Developments in Latin America during the 1930s also offered an indication of how drugs could undermine political stability and civic order and thereby have a deleterious effect upon a nation's security. Shipments of illicit narcotics from Europe to Central America, which presumably were destined for the United States, nearly destabilized the Honduran government in the mid-1930s. While urging Honduras to deal more forcefully with the situation, Fuller and Anslinger were unable to determine the accuracy of reports alleging the involvement of North Americans in the trade.

That U.S. officials endeavored to influence the drug control policies of other countries partly resulted from a decision made by the League of Nations and reflected a tactical departure by Washington from its former hostility toward league-sponsored antinarcotic activities. The 1931 Manufacturing Limitation Convention had urged all countries, at the behest of the United States, to create an independent drug control office. In fact, the league singled out the Federal Bureau of Narcotics as a bureaucratic model that others might profitably adopt. Honduras, however, had neither the will nor the resources to follow the U.S. example.

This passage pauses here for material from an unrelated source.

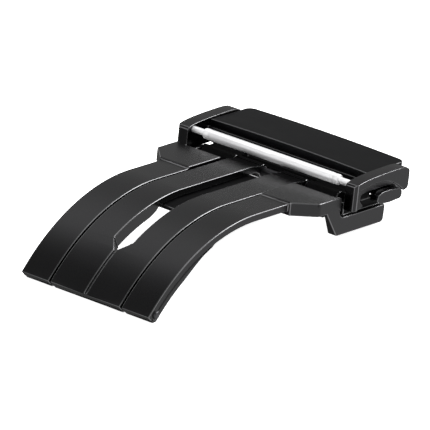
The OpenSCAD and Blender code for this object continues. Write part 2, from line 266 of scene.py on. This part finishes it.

More than any other country in the 1930s and early 1940s, with the possible exception of China, Mexico tested the limits of U.S. drug foreign policy. Would the United States be able to replicate abroad, whether through persuasion or coercion, its own restrictive approach to drug control? One prominent official in Mexico, Leopoldo Salazar Viniegra, did not believe that U.S. policy was worth emulating, a view essentially shared by domestic critics of Anslinger and the FBN. As a result of his dissent from Washington's supply-side philosophy, Salazar found himself the object of intense public and diplomatic pressures that proved impossible to resist. In August 1939 he was forced from office as head of the Federal Narcotics Service and was immediately replaced by an individual more inclined to follow the lead of the Department of State and the FBN. The change in personnel did not soon lead, however, to a noticeable improvement in the drug situation at the U.S.–Mexican border. That did not occur until World War II, when the two nations experienced limited success in controlling drugs. Even then progress seems to have reflected as much the decline in wartime demand for illicit drugs as a victory for control at the source.